**Stored entries:**
<<<<

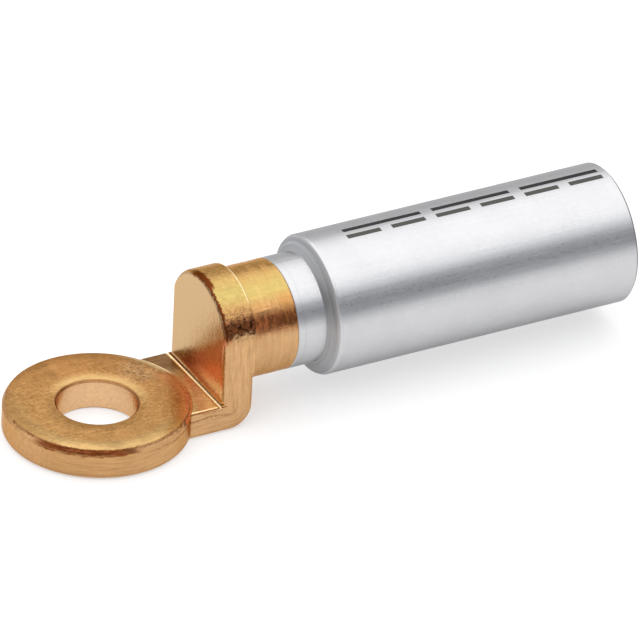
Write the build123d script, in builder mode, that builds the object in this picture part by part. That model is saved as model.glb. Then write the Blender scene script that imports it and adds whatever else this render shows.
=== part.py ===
# Compression cable lug with a copper palm and an aluminium barrel.
#
# The forged copper palm is a thick ring, a short tongue, a riser and a round shoulder
# with a turned neck. Its neck is friction welded, end to end, to the neck of a turned
# aluminium barrel. A stripped conductor goes into the barrel's blind bore, which is then
# pressed along its length.
#
# Frame: the origin is the centre of the bolt hole on the palm's underside. +Z points up
# out of the palm, and +X runs from the bolt hole to the barrel's mouth. Both pieces are
# symmetric about the plane Y = 0. All sizes are in millimetres.
import os
from math import radians, tan

from build123d import *

# Ring of the palm
ring_r = 15.1           # outer radius of the ring
ring_t = 5.45           # thickness at the ring's crown
hole_r = 6.5            # clearance hole for an M12 bolt
hole_break = 0.25       # bevel where the top face turns into the hole
hole_bottom_break = 0.3  # bevel of the hole's lower edge
lip_run = 2.4           # width of the band that slopes down to the hole
lip_drop = 0.25         # how far that band falls
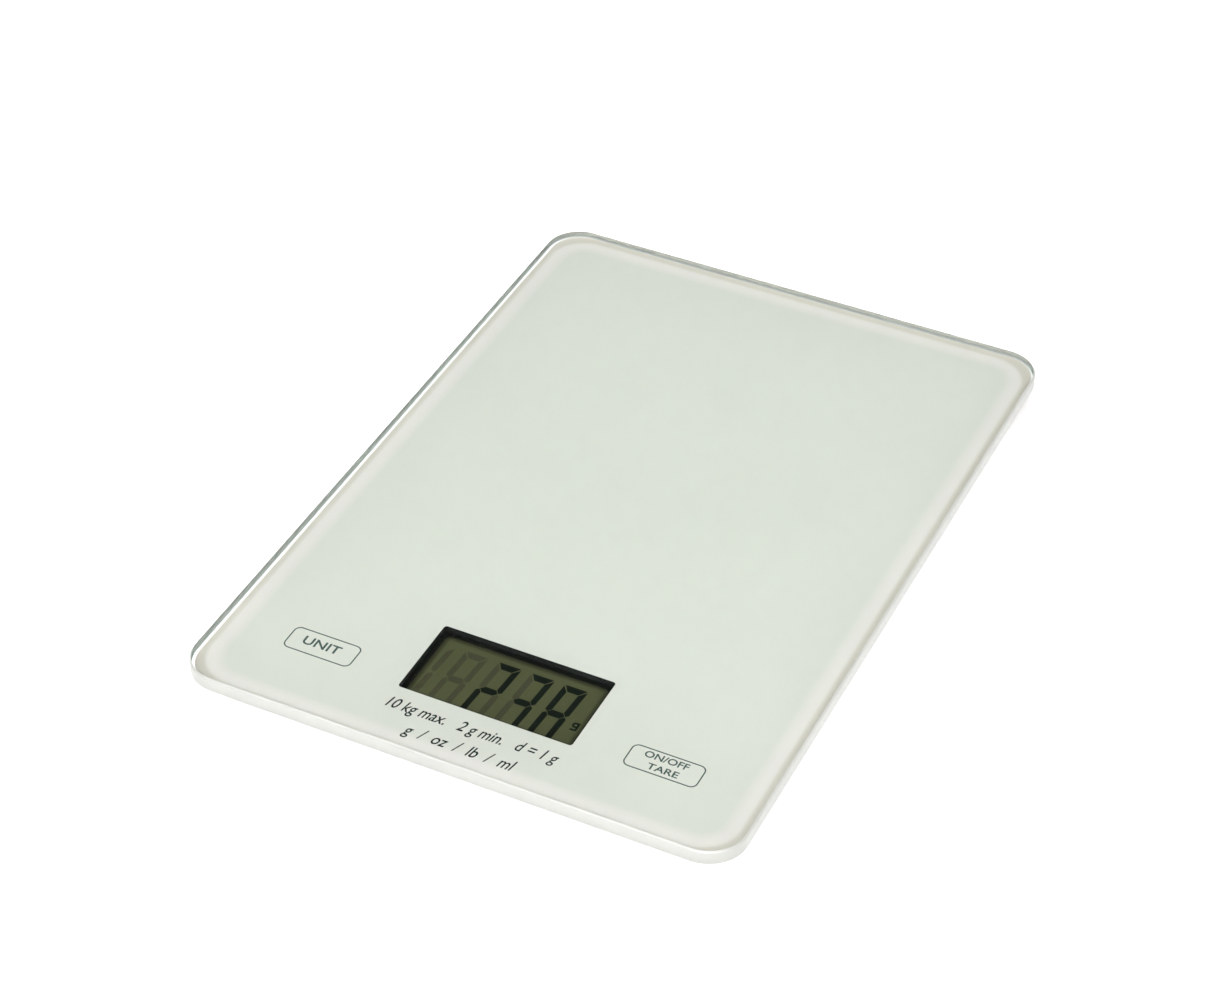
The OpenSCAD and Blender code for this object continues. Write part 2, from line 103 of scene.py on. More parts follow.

>>>>

**Your goal:** The records above should be duplicated in full, exactly as given.

**Full answer:**
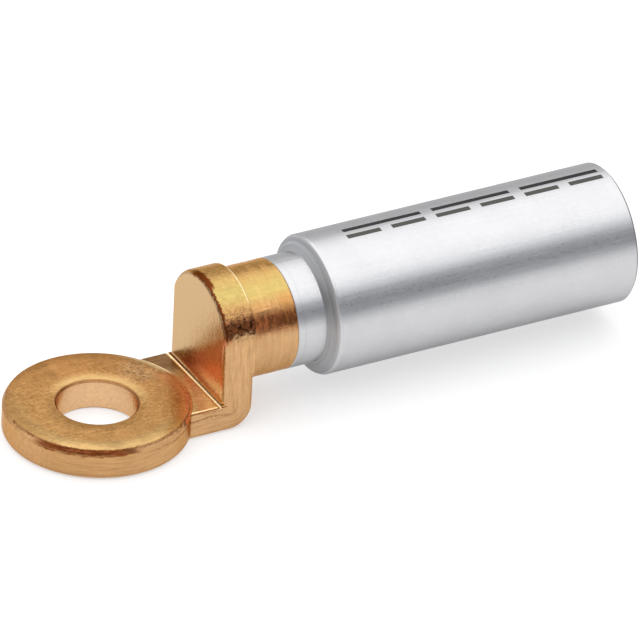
Write the build123d script, in builder mode, that builds the object in this picture part by part. That model is saved as model.glb. Then write the Blender scene script that imports it and adds whatever else this render shows.
=== part.py ===
# Compression cable lug with a copper palm and an aluminium barrel.
#
# The forged copper palm is a thick ring, a short tongue, a riser and a round shoulder
# with a turned neck. Its neck is friction welded, end to end, to the neck of a turned
# aluminium barrel. A stripped conductor goes into the barrel's blind bore, which is then
# pressed along its length.
#
# Frame: the origin is the centre of the bolt hole on the palm's underside. +Z points up
# out of the palm, and +X runs from the bolt hole to the barrel's mouth. Both pieces are
# symmetric about the plane Y = 0. All sizes are in millimetres.
import os
from math import radians, tan

from build123d import *

# Ring of the palm
ring_r = 15.1           # outer radius of the ring
ring_t = 5.45           # thickness at the ring's crown
hole_r = 6.5            # clearance hole for an M12 bolt
hole_break = 0.25       # bevel where the top face turns into the hole
hole_bottom_break = 0.3  # bevel of the hole's lower edge
lip_run = 2.4           # width of the band that slopes down to the hole
lip_drop = 0.25         # how far that band falls
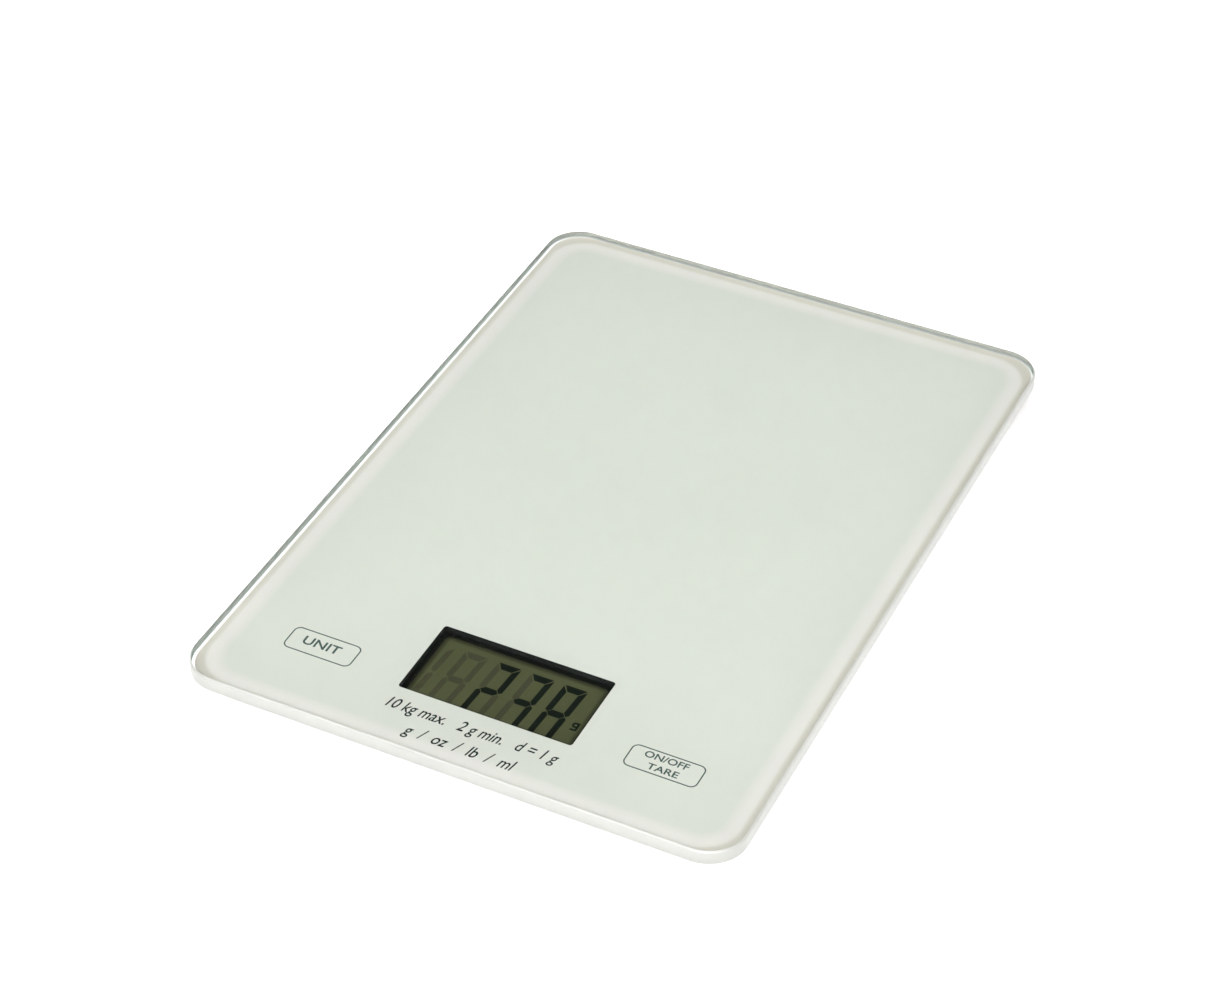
The OpenSCAD and Blender code for this object continues. Write part 2, from line 103 of scene.py on. More parts follow.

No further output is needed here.